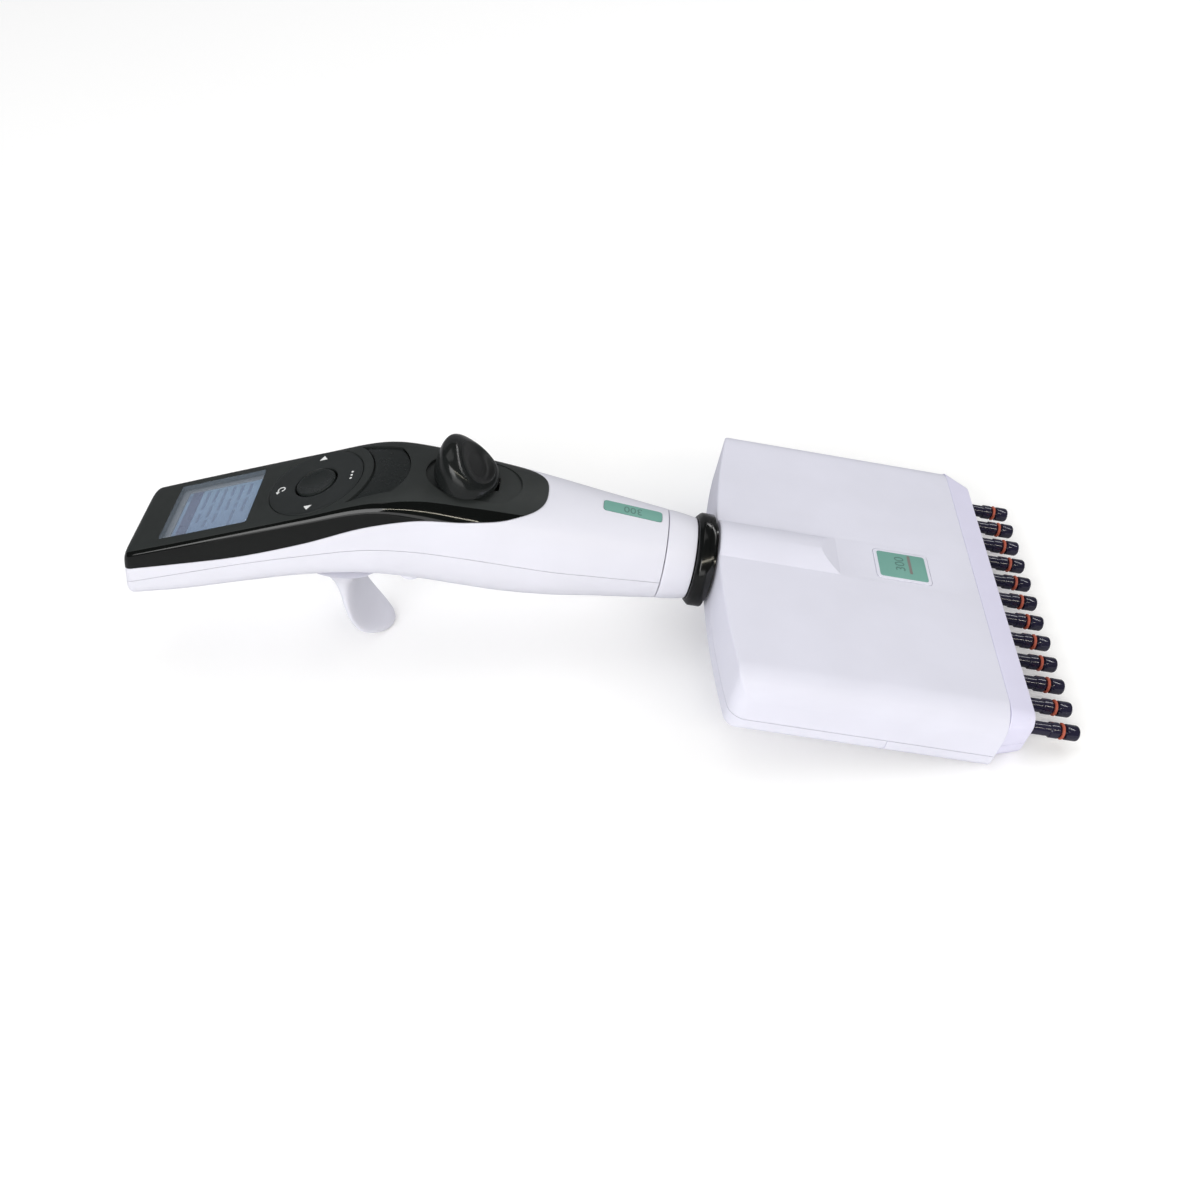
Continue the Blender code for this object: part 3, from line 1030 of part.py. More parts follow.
def build_channels(manifold, paint):
    """The cylinder block, its seal, the pistons on their bar, the guide rods and the nozzles."""
    block_mesh = bmesh.new()
    block_half_width = (-BLOCK_HALF_WIDTH, BLOCK_HALF_WIDTH)
    block_half_height = (-BLOCK_HALF_HEIGHT, BLOCK_HALF_HEIGHT)
    add_box(block_mesh, (BLOCK_BACK_X, BLOCK_TIP_X), block_half_width, block_half_height)
    block = mesh_object("cylinder_block", block_mesh, manifold, paint["grey"])
    pads, cross_holes = bmesh.new(), bmesh.new()
    pad_floor = -HOUSING_HALF_DEPTH + HOUSING_WALL + GAP
    for y in (-COVER_SCREW_Y, COVER_SCREW_Y):
        add_post(pads, BOSS_RADIUS, COVER_SCREW_X, y, (pad_floor, MM - BLOCK_HALF_HEIGHT), FINE_SIDES)
        add_post(cross_holes, SCREW_RADIUS + GAP, COVER_SCREW_X, y,
                 (-HOUSING_HALF_DEPTH, HOUSING_HALF_DEPTH), FINE_SIDES)
    boolean(block, mesh_object("block_pads", pads, manifold), "UNION")

    seal_x = (BLOCK_BACK_X + GAP, BLOCK_BACK_X + GAP + SEAL_STRIP_THICKNESS)
    seal_pocket = bmesh.new()
    add_box(seal_pocket, (BLOCK_BACK_X - MM, seal_x[1] + GAP),
            (-SEAL_STRIP_HALF_LENGTH - GAP, SEAL_STRIP_HALF_LENGTH + GAP),
            (-SEAL_STRIP_HALF_HEIGHT - GAP, SEAL_STRIP_HALF_HEIGHT + GAP))
    bores, pistons = bmesh.new(), bmesh.new()
    piston_x = (BAR_TIP_X + 2 * GAP, seal_x[1] + 2 * GAP)
    for y in CHANNEL_Y:
        add_rod(bores, BORE_RADIUS, (BAR_TIP_X, BLOCK_TIP_X + MM), y, sides=FINE_SIDES)
        add_rod(pistons, PISTON_RADIUS, piston_x, y, sides=FINE_SIDES)
    bore_cutter = mesh_object("bores", bores, manifold)
    rod_hole = GUIDE_ROD_RADIUS + GAP
    rod_tip = BLOCK_BACK_X + GUIDE_ROD_SEAT
    rod_holes = bmesh.new()
    for i, y in enumerate((-GUIDE_ROD_Y, GUIDE_ROD_Y)):
        rod = bmesh.new()
        add_rod(rod, GUIDE_ROD_RADIUS, (roof_x(y) + HOUSING_WALL + GAP, rod_tip), sides=FINE_SIDES)
        mesh_object(f"guide_rod_{i + 1}", rod, manifold, paint["steel"], (0, y, 0))
        add_rod(rod_holes, rod_hole, (HOUSING_NECK_X, rod_tip + GAP), y, sides=FINE_SIDES)
    rod_cutter = mesh_object("rod_holes", rod_holes, manifold)
    for cutter in (mesh_object("seal_pocket", seal_pocket, manifold), bore_cutter, rod_cutter,
                   mesh_object("cross_holes", cross_holes, manifold)):
        boolean(block, cutter, "DIFFERENCE")

    plate_mesh, seal_mesh = bmesh.new(), bmesh.new()
    add_box(plate_mesh, (SEAL_PLATE_BACK_X, SEAL_PLATE_BACK_X + SEAL_PLATE_THICKNESS), block_half_width,
            block_half_height)
    add_box(seal_mesh, seal_x, (-SEAL_STRIP_HALF_LENGTH, SEAL_STRIP_HALF_LENGTH),
            (-SEAL_STRIP_HALF_HEIGHT, SEAL_STRIP_HALF_HEIGHT))
    for made in (mesh_object("seal_plate", plate_mesh, manifold, paint["aluminium"]),
                 mesh_object("piston_seal", seal_mesh, manifold, paint["rubber"])):
        boolean(made, bore_cutter, "DIFFERENCE")
        boolean(made, rod_cutter, "DIFFERENCE")

    comb_mesh = bmesh.new()
    add_box(comb_mesh, (BAR_TIP_X + GAP, COMB_TIP_X), (-BAR_HALF_LENGTH, BAR_HALF_LENGTH),
            (-COMB_HALF_HEIGHT, COMB_HALF_HEIGHT))
    comb = mesh_object("piston_comb", comb_mesh, manifold, paint["steel"])
    boolean(comb, mesh_object("piston_rods", pistons, manifold), "UNION")
    boolean(comb, rod_cutter, "DIFFERENCE")

    bar_mesh = bmesh.new()
    add_box(bar_mesh, (BAR_BACK_X, BAR_TIP_X), (-BAR_HALF_LENGTH, BAR_HALF_LENGTH),
            (-BAR_HALF_HEIGHT, BAR_HALF_HEIGHT))
    bar = mesh_object("piston_bar", bar_mesh, manifold, paint["aluminium"])
    plate_pocket = COUPLING_PLATE_RADIUS + GAP
    boss = bmesh.new()
    add_rod(boss, plate_pocket + COUPLING_BOSS_WALL, (BAR_BACK_X + GAP, BAR_TIP_X - GAP))
    boolean(bar, mesh_object("bar_boss", boss, manifold), "UNION")
    plate_hole, knob_hole = bmesh.new(), bmesh.new()
    add_rod(plate_hole, plate_pocket, (BAR_BACK_X - MM, BAR_BACK_X + COUPLING_PLATE_THICKNESS + GAP))
    add_rod(knob_hole, KNOB_RADIUS + GAP, (BAR_BACK_X - MM, BAR_BACK_X + KNOB_POCKET_DEPTH))
    boolean(bar, mesh_object("plate_hole", plate_hole, manifold), "DIFFERENCE")
    boolean(bar, mesh_object("knob_hole", knob_hole, manifold), "DIFFERENCE")
    boolean(bar, rod_cutter, "DIFFERENCE")
    turned("coupling_plate", ring_outline(COUPLING_PLATE_RADIUS, SCREW_ROD_RADIUS + GAP,
                                          (BAR_BACK_X, BAR_BACK_X + COUPLING_PLATE_THICKNESS)),
           manifold, paint["steel"])

    shank = BORE_RADIUS - GAP
    groove = RING_GROOVE_RADIUS
    crown = groove + 2 * RING_TUBE_RADIUS
    shank_tip = BLOCK_TIP_X + GAP
    sleeve_tip = NOZZLE_TIP_X - NOZZLE_TIP_CHAMFER
    outline = [
        (NOZZLE_TIP_X, NOZZLE_RADIUS - NOZZLE_TIP_CHAMFER), (sleeve_tip, NOZZLE_RADIUS),
        (RING_GROOVE_HALF, NOZZLE_RADIUS), (RING_GROOVE_HALF, groove),
        (RING_TUBE_RADIUS, crown), (-RING_TUBE_RADIUS, crown), (-RING_GROOVE_HALF, groove),
        (-RING_GROOVE_HALF, NOZZLE_RADIUS),
        (shank_tip, NOZZLE_RADIUS), (shank_tip, shank), (shank_tip - NOZZLE_SHANK_LENGTH, shank),
        (shank_tip - NOZZLE_SHANK_LENGTH, NOZZLE_BORE_RADIUS), (NOZZLE_TIP_X, NOZZLE_BORE_RADIUS)]
    mesh = None
    for i, y in enumerate(CHANNEL_Y):
        made = turned(f"nozzle_{i + 1:02d}", outline, manifold, paint["nozzle"], sides=FINE_SIDES,
                      location=(0, y, 0), mesh=mesh)
        mesh = made.data


def shroud_ring(x, half_width, bottom, top, corner):
    """One rounded rectangle of the ejector shroud."""
    steps = 4
    ring = []
    corners = ((half_width - corner, top - corner, 0), (-half_width + corner, top - corner, 1),
               (-half_width + corner, bottom + corner, 2), (half_width - corner, bottom + corner, 3))
    for y, z, quarter in corners:
        for i in range(steps + 1):
            angle = math.pi / 2 * (quarter + i / steps)
            ring.append((x, y + corner * math.cos(angle), z + corner * math.sin(angle)))
    return ring


def build_ejector(manifold, paint):
    """The shroud that pushes the tips off, and the frame that drives it."""
    bm = bmesh.new()
    half = HOUSING_HALF_WIDTH - SHROUD_SIDE_STEP
    bottom = -HOUSING_HALF_DEPTH + SHROUD_SIDE_STEP
    top = HOUSING_HALF_DEPTH - SHROUD_TOP_STEP
    corner = SHROUD_CORNER
    add_loft(bm, [
        shroud_ring(SHROUD_BACK_X, half, bottom, top, corner),
        shroud_ring(SHROUD_TIP_X, half - SHROUD_TAPER, SHROUD_TIP_BOTTOM, SHROUD_TIP_TOP, corner - MM)])
    shroud = mesh_object("ejector_shroud", bm, manifold, paint["white"])
    skirt = bmesh.new()
    skirt_half_height = HOUSING_HALF_DEPTH - HOUSING_WALL - GAP
    add_box(skirt, (SHROUD_BACK_X - SHROUD_SKIRT_LENGTH, SHROUD_BACK_X + MM),
            (-SHROUD_SKIRT_HALF_WIDTH, SHROUD_SKIRT_HALF_WIDTH), (-skirt_half_height, skirt_half_height))
    boolean(shroud, mesh_object("shroud_skirt", skirt, manifold), "UNION")
    cavity = bmesh.new()
    add_box(cavity, (SHROUD_BACK_X - 2 * SHROUD_SKIRT_LENGTH, SHROUD_TIP_X - SHROUD_END_WALL),
            (-BLOCK_HALF_WIDTH - GAP, BLOCK_HALF_WIDTH + GAP),
            (-SHROUD_CAVITY_HALF_HEIGHT, SHROUD_CAVITY_HALF_HEIGHT))
    boolean(shroud, mesh_object("shroud_cavity", cavity, manifold), "DIFFERENCE")
    windows = bmesh.new()
    for y in CHANNEL_Y:
        add_rod(windows, NOZZLE_WINDOW_RADIUS, (SHROUD_TIP_X - 2 * SHROUD_END_WALL, SHROUD_TIP_X + MM),
                y, sides=FINE_SIDES)
    boolean(shroud, mesh_object("nozzle_windows", windows, manifold), "DIFFERENCE")

    crossbar_tip = CROSSBAR_BACK_X + CROSSBAR_THICKNESS
    frame_mesh = bmesh.new()
    add_box(frame_mesh, (CROSSBAR_BACK_X, crossbar_tip), (-ARM_OUTER_Y, ARM_OUTER_Y),
            (-CROSSBAR_HALF_HEIGHT, CROSSBAR_HALF_HEIGHT))
    frame = mesh_object("ejector_frame", frame_mesh, manifold, paint["grey"])
    extras = bmesh.new()
    add_rod(extras, SLEEVE_RADIUS, (SLEEVE_BACK_X, crossbar_tip))
    for side in (-1, 1):
        arm = sorted((side * ARM_OUTER_Y, side * (ARM_OUTER_Y - ARM_THICKNESS)))
        add_box(extras, (CROSSBAR_BACK_X, SHROUD_BACK_X - GAP), arm,
                (-CROSSBAR_HALF_HEIGHT, CROSSBAR_HALF_HEIGHT))
    boolean(frame, mesh_object("sleeve_and_arms", extras, manifold), "UNION")
    holes = bmesh.new()
    add_rod(holes, SLEEVE_BORE, (SLEEVE_BACK_X - MM, crossbar_tip + MM))
    for y in (-GUIDE_ROD_Y, GUIDE_ROD_Y):
        add_rod(holes, GUIDE_ROD_RADIUS + GAP, (CROSSBAR_BACK_X - MM, crossbar_tip + MM), y,
                sides=FINE_SIDES)
    boolean(frame, mesh_object("frame_holes", holes, manifold), "DIFFERENCE")


def paints():
    """Every finish of the pipette."""
    return {
        "white": finish("white_plastic", (0.69, 0.69, 0.76), 0.4),
        "black": finish("black_plastic", (0.03, 0.033, 0.033), 0.3),
        "wheel": finish("satin_black_plastic", (0.05, 0.054, 0.056), 0.45),
        "teal": finish("teal_plastic", (0.14, 0.35, 0.31), 0.45),
        "glass": finish("window_glass", (0.3, 0.38, 0.5), 0.08, alpha=0.35),
        "display": finish("display_panel", (0.25, 0.35, 0.5), 0.3),
        "board": finish("circuit_board", (0.02, 0.16, 0.06), 0.5),
        "battery": finish("battery_wrap", (0.08, 0.12, 0.3), 0.45),
        "rubber": finish("silicone_rubber", (0.12, 0.12, 0.13), 0.8),
        "grey": finish("grey_polymer", (0.35, 0.36, 0.38), 0.5),
        "can": finish("motor_can", (0.5, 0.5, 0.5), 0.35, 1.0),
        "steel": finish("steel", (0.6, 0.6, 0.62), 0.25, 1.0),
        "brass": finish("brass", (0.75, 0.55, 0.25), 0.3, 1.0),
        "aluminium": finish("aluminium", (0.75, 0.76, 0.78), 0.4, 1.0),
        "nozzle": finish("black_nozzle", (0.02, 0.02, 0.035), 0.25),
    }


def stand_on_table(root):
    """Move the root so that the bottom centre of the whole pipette is the world's origin."""
    depsgraph = bpy.context.evaluated_depsgraph_get()
    low = Vector((math.inf,) * 3)
    high = Vector((-math.inf,) * 3)
    for part in part_collection.objects:
        if part.type not in {"MESH", "CURVE"}:
            continue
        evaluated = part.evaluated_get(depsgraph)
        mesh = evaluated.to_mesh()
        for vertex in mesh.vertices:
            point = evaluated.matrix_world @ vertex.co
            low = Vector(map(min, low, point))
            high = Vector(map(max, high, point))
        evaluated.to_mesh_clear()
    middle = (low + high) / 2
    root.location -= Vector((middle.x, middle.y, low.z))
    bpy.context.view_layer.update()


def main():
    """Build the pipette."""
    start_scene()
    paint = paints()
    root = empty("pipette_axis", rotation=(0, resting_tilt(), 0))
    head = empty("display_head", root, (HEAD_ORIGIN_X, 0, HEAD_ORIGIN_Z), (0, -math.atan(HEAD_SLOPE), 0))
    manifold = empty("manifold_swivel", root)
    build_handle_shells(root, head, paint)
    build_face_controls(head, root, paint)
    build_thumb_slide(root, paint)
    build_drive(root, paint)
    build_neck(root, manifold, paint)
    build_covers(manifold, paint)
    build_channels(manifold, paint)
    build_ejector(manifold, paint)
    bpy.context.view_layer.update()
    stand_on_table(root)


main()
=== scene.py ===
"""The looks of an electronic multichannel pipette that lies at rest on a pale table.

Every piece is built in millimetres on the pipette's own axis: +X runs towards the nozzles with x = 0 at
the sealing rings, +Z leaves the front face and z = 0 is the axis that the manifold swivels about. The
pieces are then placed with the resting pose of the frame, and each one rides on its own body.
"""

import json
import logging
import math
from collections.abc import Callable, Iterable, Sequence
from dataclasses import dataclass, field
from enum import Enum

import bmesh
import bpy
from mathutils import Matrix, Vector

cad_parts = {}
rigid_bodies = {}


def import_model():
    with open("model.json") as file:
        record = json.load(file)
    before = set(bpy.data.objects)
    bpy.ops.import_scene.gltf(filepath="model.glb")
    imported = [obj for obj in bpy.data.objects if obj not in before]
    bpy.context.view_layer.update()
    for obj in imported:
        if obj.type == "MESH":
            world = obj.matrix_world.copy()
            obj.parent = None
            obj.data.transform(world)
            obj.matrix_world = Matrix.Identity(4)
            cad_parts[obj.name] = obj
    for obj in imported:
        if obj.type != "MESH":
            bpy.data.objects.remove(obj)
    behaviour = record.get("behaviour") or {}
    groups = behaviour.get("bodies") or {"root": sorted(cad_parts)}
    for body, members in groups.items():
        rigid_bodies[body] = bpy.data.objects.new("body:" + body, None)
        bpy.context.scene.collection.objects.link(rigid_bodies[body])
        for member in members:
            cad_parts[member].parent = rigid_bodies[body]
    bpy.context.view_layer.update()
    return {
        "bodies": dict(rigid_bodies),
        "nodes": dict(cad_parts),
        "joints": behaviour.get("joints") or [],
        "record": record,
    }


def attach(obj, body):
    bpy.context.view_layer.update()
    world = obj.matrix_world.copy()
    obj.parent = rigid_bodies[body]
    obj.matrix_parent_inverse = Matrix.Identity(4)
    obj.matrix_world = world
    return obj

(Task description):
Extract, word for word, every line beginning with the one that holds "mesh = evaluated.to_mesh()" and concluding with the one that holds "record = json.load(file)". Include both of those lines.

(In response):
        mesh = evaluated.to_mesh()
        for vertex in mesh.vertices:
            point = evaluated.matrix_world @ vertex.co
            low = Vector(map(min, low, point))
            high = Vector(map(max, high, point))
        evaluated.to_mesh_clear()
    middle = (low + high) / 2
    root.location -= Vector((middle.x, middle.y, low.z))
    bpy.context.view_layer.update()


def main():
    """Build the pipette."""
    start_scene()
    paint = paints()
    root = empty("pipette_axis", rotation=(0, resting_tilt(), 0))
    head = empty("display_head", root, (HEAD_ORIGIN_X, 0, HEAD_ORIGIN_Z), (0, -math.atan(HEAD_SLOPE), 0))
    manifold = empty("manifold_swivel", root)
    build_handle_shells(root, head, paint)
    build_face_controls(head, root, paint)
    build_thumb_slide(root, paint)
    build_drive(root, paint)
    build_neck(root, manifold, paint)
    build_covers(manifold, paint)
    build_channels(manifold, paint)
    build_ejector(manifold, paint)
    bpy.context.view_layer.update()
    stand_on_table(root)


main()
=== scene.py ===
"""The looks of an electronic multichannel pipette that lies at rest on a pale table.

Every piece is built in millimetres on the pipette's own axis: +X runs towards the nozzles with x = 0 at
the sealing rings, +Z leaves the front face and z = 0 is the axis that the manifold swivels about. The
pieces are then placed with the resting pose of the frame, and each one rides on its own body.
"""

import json
import logging
import math
from collections.abc import Callable, Iterable, Sequence
from dataclasses import dataclass, field
from enum import Enum

import bmesh
import bpy
from mathutils import Matrix, Vector

cad_parts = {}
rigid_bodies = {}


def import_model():
    with open("model.json") as file:
        record = json.load(file)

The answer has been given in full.